▸ **Input data**:
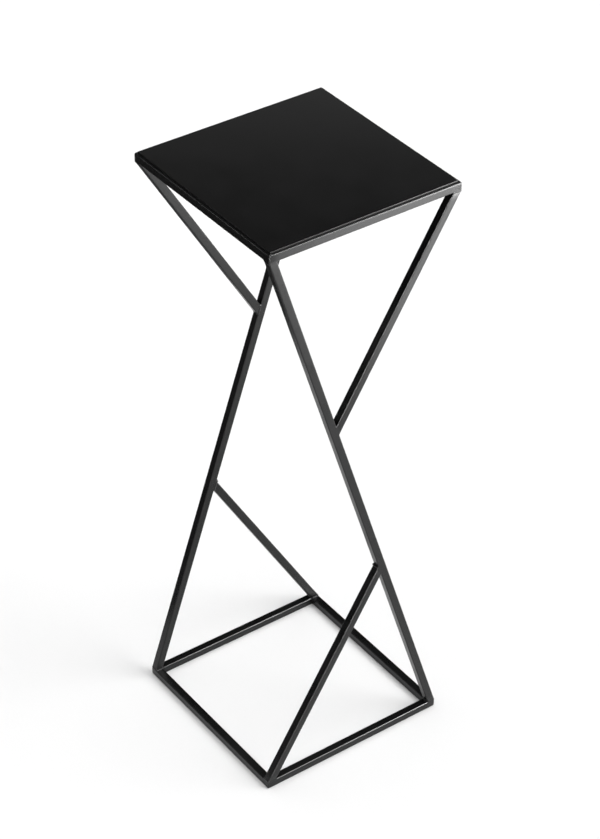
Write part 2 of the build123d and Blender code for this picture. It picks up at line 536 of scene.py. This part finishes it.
def joint_weld(bars, side, level, seed):
    """Weld where a strut ends on the side of its diagonal."""
    strut = bars[f"{side}_{level}_strut"]
    plane = next(cut for cut in strut.cuts if abs(cut.normal.z) < 0.9)
    sign = 1 if side == "right" else -1
    ground = [Plane(Vector((sign * (HALF - GROUND_MARGIN), 0, 0)), Vector((sign, 0, 0)))]
    weld = seam_weld(strut, plane, [bars[f"{side}_diagonal"]], ground, seed)
    if level == "lower":
        heap_up(weld, strut, plane)
    return weld


def heap_up(weld, strut, plane):
    """More metal in the upper crotch of a joint."""
    travel = plane.distance(np.array([strut.point]))[0] / strut.way.dot(plane.normal)
    landing = strut.point - strut.way * travel
    upper = strut.third if strut.third.z > 0 else -strut.third
    centres, radii = weld.beads
    height = (centres - np.array(landing)) @ np.array(upper) / HALF_TUBE
    heaped = np.clip(2 * height - 1, 0, 1)
    centres += heaped[:, None] * np.array(upper) * HEAP
    weld.beads = centres, radii * (1 + HEAP_SWELL * heaped)


def tack_weld(rail, offset, seed):
    """Short fillet under the sheet along the inside of a top rail."""
    inward = -Vector((rail.point.x, rail.point.y, 0)).normalized()
    root = rail.point + inward * TUBE / 2 + UP * TUBE / 2 + rail.way * offset
    half = rail.way * TACK_LENGTH / 2
    path = np.array([root - half * TACK_RUN, root + half * TACK_RUN])
    sheet = Plane(UP * RAIL_TOP, -UP)
    around = Bar(root, rail.way, rail.across)
    ends = [(Plane(root + half, rail.way), 0), (Plane(root - half, -rail.way), 0)]
    limits = [(around, TACK_REACH - TUBE / 2), (Plane(UP * RAIL_TOP, UP), 1 * MM), *ends]
    centres, radii = beads_along(path, np.random.default_rng(seed))
    return Weld([rail.uncut(), sheet], (centres, radii * TACK_SWELL), [], limits, seed)


def all_welds(bars):
    """Runs of weld metal by the name of the CAD node that they stand for."""
    groups = {
        "top_corner_welds": [*mitre_welds(bars, "top", TOP_SEAT, 10), spatter(bars, 15)],
        "base_corner_welds": mitre_welds(bars, "base", 0, 20),
    }
    for k, side in enumerate(("right", "left")):
        seed = 30 + 20 * k
        groups[f"{side}_diagonal_welds"] = [
            seat_weld(bars, f"{side}_diagonal", "top", seed),
            seat_weld(bars, f"{side}_diagonal", "base", seed + 1),
        ]
        groups[f"{side}_strut_welds"] = [
            seat_weld(bars, f"{side}_upper_strut", "top", seed + 2),
            seat_weld(bars, f"{side}_lower_strut", "base", seed + 3),
            joint_weld(bars, side, "upper", seed + 4),
            joint_weld(bars, side, "lower", seed + 5),
        ]
    tacks = [(name, offset) for name in QUARTERS for offset in (-TACK_SPREAD, TACK_SPREAD)]
    groups["plate_tack_welds"] = [
        tack_weld(bars[f"top_rail_{name}"], offset, 70 + k) for k, (name, offset) in enumerate(tacks)
    ]
    return groups


def joined(meshes):
    """One list of vertices and faces from several."""
    vertices, faces = [], []
    first = 0
    for points, polygons in meshes:
        vertices.append(points)
        faces += [[first + k for k in polygon] for polygon in polygons]
        first += len(points)
    return np.concatenate(vertices), faces


def make_piece(name, mesh_data, material, node):
    """A piece that stands for a CAD node, with smooth faces that point outwards."""
    vertices, faces = mesh_data
    mesh = bpy.data.meshes.new(name)
    mesh.from_pydata([tuple(point) for point in vertices], [], faces)
    shell = bmesh.new()
    shell.from_mesh(mesh)
    bmesh.ops.recalc_face_normals(shell, faces=shell.faces)
    shell.to_mesh(mesh)
    shell.free()
    mesh.shade_smooth()
    mesh.materials.append(material)
    piece = bpy.data.objects.new(name, mesh)
    bpy.context.scene.collection.objects.link(piece)
    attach(piece, "root")
    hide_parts(node)
    return piece


def flat_faces(piece):
    """Keeps a tube's or a sheet's flat faces flat in the shading, with soft edges between them."""
    normals = piece.modifiers.new("flat_faces", "WEIGHTED_NORMAL")
    normals.keep_sharp = True
    normals.weight = 100


# Materials

COAT_IOR = 1.38
CLOUD_SIZE = 45 * MM  # slow changes of tone and sheen
GRAIN_SIZE = 0.5 * MM
WEAR_SIZE = 9 * MM  # patches of rubbed edge
NIB_SPACING = 7 * MM  # dust nibs in the coat
NIB_HEIGHT = 0.04 * MM


@dataclass
class Coat:
    """Values of a black powder coat."""

    shade: float
    rough: float
    peel: float  # depth of the orange peel
    peel_size: float
    worn: float  # brightness of rubbed edges


def node(tree, kind, inputs=None, **settings):
    made = tree.nodes.new(kind)
    for key, value in settings.items():
        setattr(made, key, value)
    for key, value in (inputs or {}).items():
        if isinstance(value, bpy.types.NodeSocket):
            tree.links.new(value, made.inputs[key])
        else:
            made.inputs[key].default_value = value
    return made


def noise(tree, place, size, detail=2.0):
    """Noise whose features are about size across."""
    inputs = {"Vector": place, "Scale": 1 / size, "Detail": detail}
    return node(tree, "ShaderNodeTexNoise", inputs).outputs["Fac"]


def ramp(tree, value, low, high, out_low, out_high):
    inputs = {"Value": value, "From Min": low, "From Max": high, "To Min": out_low, "To Max": out_high}
    return node(tree, "ShaderNodeMapRange", inputs).outputs["Result"]


def mix_colour(tree, share, first, second):
    """Blend of two colours, each a socket or three numbers."""
    made = node(tree, "ShaderNodeMix", data_type="RGBA")
    tree.links.new(share, made.inputs["Factor"])
    for key, value in (("A", first), ("B", second)):
        socket = next(s for s in made.inputs if s.name == key and s.type == "RGBA")
        if isinstance(value, bpy.types.NodeSocket):
            tree.links.new(value, socket)
        else:
            socket.default_value = (*value, 1)
    return next(s for s in made.outputs if s.type == "RGBA")


def powder_coat(name, coat):
    """Satin black powder coat: orange peel, cloudy sheen, dust nibs and rubbed edges."""
    material = bpy.data.materials.new(name)
    material.use_nodes = True
    tree = material.node_tree
    shader = tree.nodes["Principled BSDF"]
    place = node(tree, "ShaderNodeTexCoord").outputs["Object"]

    cloud = noise(tree, place, CLOUD_SIZE, 3)
    grain = noise(tree, place, GRAIN_SIZE, 3)
    pale = [coat.shade * 1.25, coat.shade * 1.25, coat.shade * 1.3]
    tint = mix_colour(tree, cloud, [coat.shade * 0.8] * 3, pale)
    edge = ramp(tree, node(tree, "ShaderNodeNewGeometry").outputs["Pointiness"], 0.52, 0.62, 0, 1)
    patchy = ramp(tree, noise(tree, place, WEAR_SIZE, 4), 0.52, 0.68, 0, 1)
    rubbed = node(tree, "ShaderNodeMath", {0: edge, 1: patchy}, operation="MULTIPLY").outputs[0]
    tree.links.new(mix_colour(tree, rubbed, tint, [coat.worn] * 3), shader.inputs["Base Color"])

    smear = node(tree, "ShaderNodeMath", {0: cloud, 1: grain}, operation="ADD").outputs[0]
    sheen = ramp(tree, smear, 0.7, 1.3, coat.rough - 0.05, coat.rough + 0.06)
    polished = node(tree, "ShaderNodeMath", {0: rubbed, 1: -0.08}, operation="MULTIPLY").outputs[0]
    rough = node(tree, "ShaderNodeMath", {0: sheen, 1: polished}, operation="ADD").outputs[0]
    tree.links.new(rough, shader.inputs["Roughness"])

    peel = noise(tree, place, coat.peel_size, 1)
    cells = node(tree, "ShaderNodeTexVoronoi", {"Vector": place, "Scale": 1 / NIB_SPACING})
    nib_height = ramp(tree, cells.outputs["Distance"], 0.0, 0.07, 1, 0)
    skin = node(tree, "ShaderNodeBump", {"Height": peel, "Distance": coat.peel, "Strength": 1})
    bump_inputs = {"Height": nib_height, "Distance": NIB_HEIGHT, "Normal": skin.outputs[0], "Strength": 1}
    bumps = node(tree, "ShaderNodeBump", bump_inputs)
    tree.links.new(bumps.outputs[0], shader.inputs["Normal"])
    shader.inputs["IOR"].default_value = COAT_IOR
    return material


def pale_floor():
    """Plain pale studio floor."""
    material = bpy.data.materials.new("floor_paper")
    material.use_nodes = True
    tree = material.node_tree
    shader = tree.nodes["Principled BSDF"]
    place = node(tree, "ShaderNodeTexCoord").outputs["Object"]
    fibre = noise(tree, place, 3 * MM, 4)
    tree.links.new(mix_colour(tree, fibre, [0.79] * 3, [0.81] * 3), shader.inputs["Base Color"])
    shader.inputs["Roughness"].default_value = 0.9
    shader.inputs["Specular IOR Level"].default_value = 0.1
    return material


# Studio


def towards(azimuth, elevation):
    """Unit vector: azimuth 0 points to the front, -Y, and 90 to the right, +X, in degrees."""
    a, e = radians(azimuth), radians(elevation)
    return Vector((sin(a) * cos(e), -cos(a) * cos(e), sin(e)))


def add_object(name, data):
    made = bpy.data.objects.new(name, data)
    bpy.context.scene.collection.objects.link(made)
    return made


def sun(name, azimuth, elevation, strength, spread, in_sheen=True, on_matte=True):
    """Light from one direction, spread over an angle in degrees."""
    light = bpy.data.lights.new(name, "SUN")
    light.energy = strength
    light.angle = radians(spread)
    made = add_object(name, light)
    made.rotation_euler = towards(azimuth, elevation).to_track_quat("Z", "Y").to_euler()
    made.visible_glossy = in_sheen
    made.visible_diffuse = on_matte


def softbox(name, centre, aim, width, height, radiance):
    """Rectangular light that faces aim and only shows in the coat's sheen."""
    light = bpy.data.lights.new(name, "AREA")
    light.shape = "RECTANGLE"
    light.size = width
    light.size_y = height
    light.energy = radiance * pi * width * height
    made = add_object(name, light)
    made.location = centre
    made.rotation_euler = (Vector(centre) - Vector(aim)).to_track_quat("Z", "Y").to_euler()
    made.visible_camera = False
    made.visible_diffuse = False


def flat_sheet(name, corners, material):
    """One level four-cornered face of the studio."""
    mesh = bpy.data.meshes.new(name)
    mesh.from_pydata(corners, [], [(0, 1, 2, 3)])
    mesh.materials.append(material)
    made = add_object(name, mesh)
    return made


def add_floor():
    size = 16.0
    corners = [(-size, -size, 0), (size, -size, 0), (size, size, 0), (-size, size, 0)]
    flat_sheet("floor", corners, pale_floor())


def add_painted_dark_reflection():
    """Painted dark reflection: a dark sheet, front left, that only shows in the coat, never to the
    camera, and casts no shadow.
    """
    start, reach, side = 0.4, 9.0, 6.0
    out = towards(-53.7, 0)
    along = UP.cross(out)
    corners = [out * start - along * side, out * start + along * side]
    corners += [out * reach + along * side, out * reach - along * side]
    shade_paint = bpy.data.materials.new("dark_shade_paint")
    shade_paint.use_nodes = True
    shader = shade_paint.node_tree.nodes["Principled BSDF"]
    # its dark colour is the painted dark reflection seen in the coat
    shader.inputs["Base Color"].default_value = (0.03, 0.03, 0.03, 1)
    shader.inputs["Roughness"].default_value = 1
    sheet = flat_sheet("painted_dark_reflection", [corner + UP * 2 * MM for corner in corners], shade_paint)
    sheet.visible_camera = False
    sheet.visible_diffuse = False
    sheet.visible_shadow = False


def add_world():
    """Dim room, a little brighter towards the horizon, that the camera sees as a pale backdrop."""
    world = bpy.data.worlds.new("studio")
    bpy.context.scene.world = world
    world.use_nodes = True
    tree = world.node_tree
    background = tree.nodes["Background"]
    direction = node(tree, "ShaderNodeTexCoord").outputs["Generated"]
    height = node(tree, "ShaderNodeSeparateXYZ", {"Vector": direction}).outputs["Z"]
    rise = ramp(tree, height, 0, 0.8, 0, 1)
    room = mix_colour(tree, rise, [0.03] * 3, [0.01] * 3)
    seen = node(tree, "ShaderNodeLightPath").outputs["Is Camera Ray"]
    tree.links.new(mix_colour(tree, seen, room, [1.0] * 3), background.inputs["Color"])


def add_camera():
    """Long lens from the front right, above, with a slight roll."""
    azimuth, elevation, roll = 53.685, 36.56, radians(0.61)
    distance, lens = 2.9325, 109.5
    aside, above = 6.55 * MM, 32.6 * MM
    back = towards(azimuth, elevation)
    level = Vector((cos(radians(azimuth)), sin(radians(azimuth)), 0))
    lift = back.cross(level)
    right = level * cos(roll) + lift * sin(roll)
    up = lift * cos(roll) - level * sin(roll)
    camera = add_object("camera", bpy.data.cameras.new("camera"))
    camera.data.lens = lens
    place = UP * RAIL_TOP / 2 + back * distance + right * aside + up * above
    camera.matrix_world = Matrix.Translation(place) @ Matrix((right, up, back)).transposed().to_4x4()
    bpy.context.scene.camera = camera


def build_object():
    coats = {
        # The sheet's coat is darker than the tubes' (0.0025 against 0.0035): painted shade, to make the
        # top render darker
        "plate_coating": powder_coat("plate_coat", Coat(0.0025, 0.34, 0.012 * MM, 1.6 * MM, 0.008)),
        "tube_coating": powder_coat("tube_coat", Coat(0.0035, 0.28, 0.010 * MM, 1.3 * MM, 0.012)),
        "weld_coating": powder_coat("weld_coat", Coat(0.0035, 0.29, 0.014 * MM, 1.1 * MM, 0.012)),
    }
    bars = all_bars()
    for name, bar in bars.items():
        slot = "tube_coating"
        flat_faces(make_piece(f"{name}_tube", tube_mesh(bar), coats[slot], name))
    slot = "plate_coating"
    flat_faces(make_piece("sheet_top", plate_mesh(), coats[slot], "top_plate"))
    slot = "weld_coating"
    for name, welds in all_welds(bars).items():
        data = joined([weld.mesh() for weld in welds])
        make_piece(f"{name}_metal", data, coats[slot], name)


build_object()
add_floor()
add_painted_dark_reflection()
add_world()
sun("overhead", 0, 90, 2.9, 100, in_sheen=False)
sun("key", 140, 42, 1.8, 40)
sun("right_glint", 128, 40, 3.2, 14, on_matte=False)
sun("front_glint", -47, 28, 0.35, 14, on_matte=False)
sun("low_glint", 50, 8, 4.0, 12, on_matte=False)
softbox("low_box", (0.8, 0.55, 0.225), (0.8, 0, 0.225), 0.6, 0.45, 4.3)
softbox("high_box", (0.7, 0.55, 0.675), (0.7, 0, 0.675), 0.4, 0.45, 44)
softbox("back_box", (-0.36, 0.30, 0.88), (0, 0, 0.75), 0.8, 0.2, 0.38)
add_camera()
bpy.context.scene.view_settings.view_transform = "Standard"
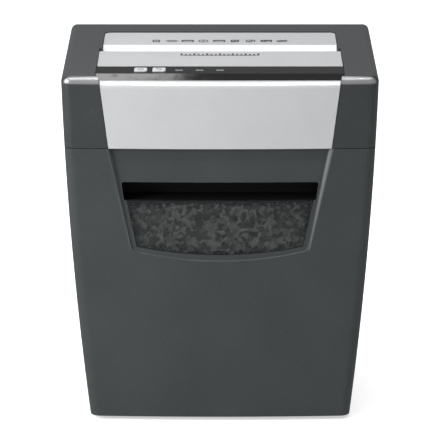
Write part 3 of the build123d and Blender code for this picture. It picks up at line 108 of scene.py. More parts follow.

▸ **Task to complete**: Copy each line above that contains the string "Blender".

▸ **Answer for the task**:
Write part 2 of the build123d and Blender code for this picture. It picks up at line 536 of scene.py. This part finishes it.
Write part 3 of the build123d and Blender code for this picture. It picks up at line 108 of scene.py. More parts follow.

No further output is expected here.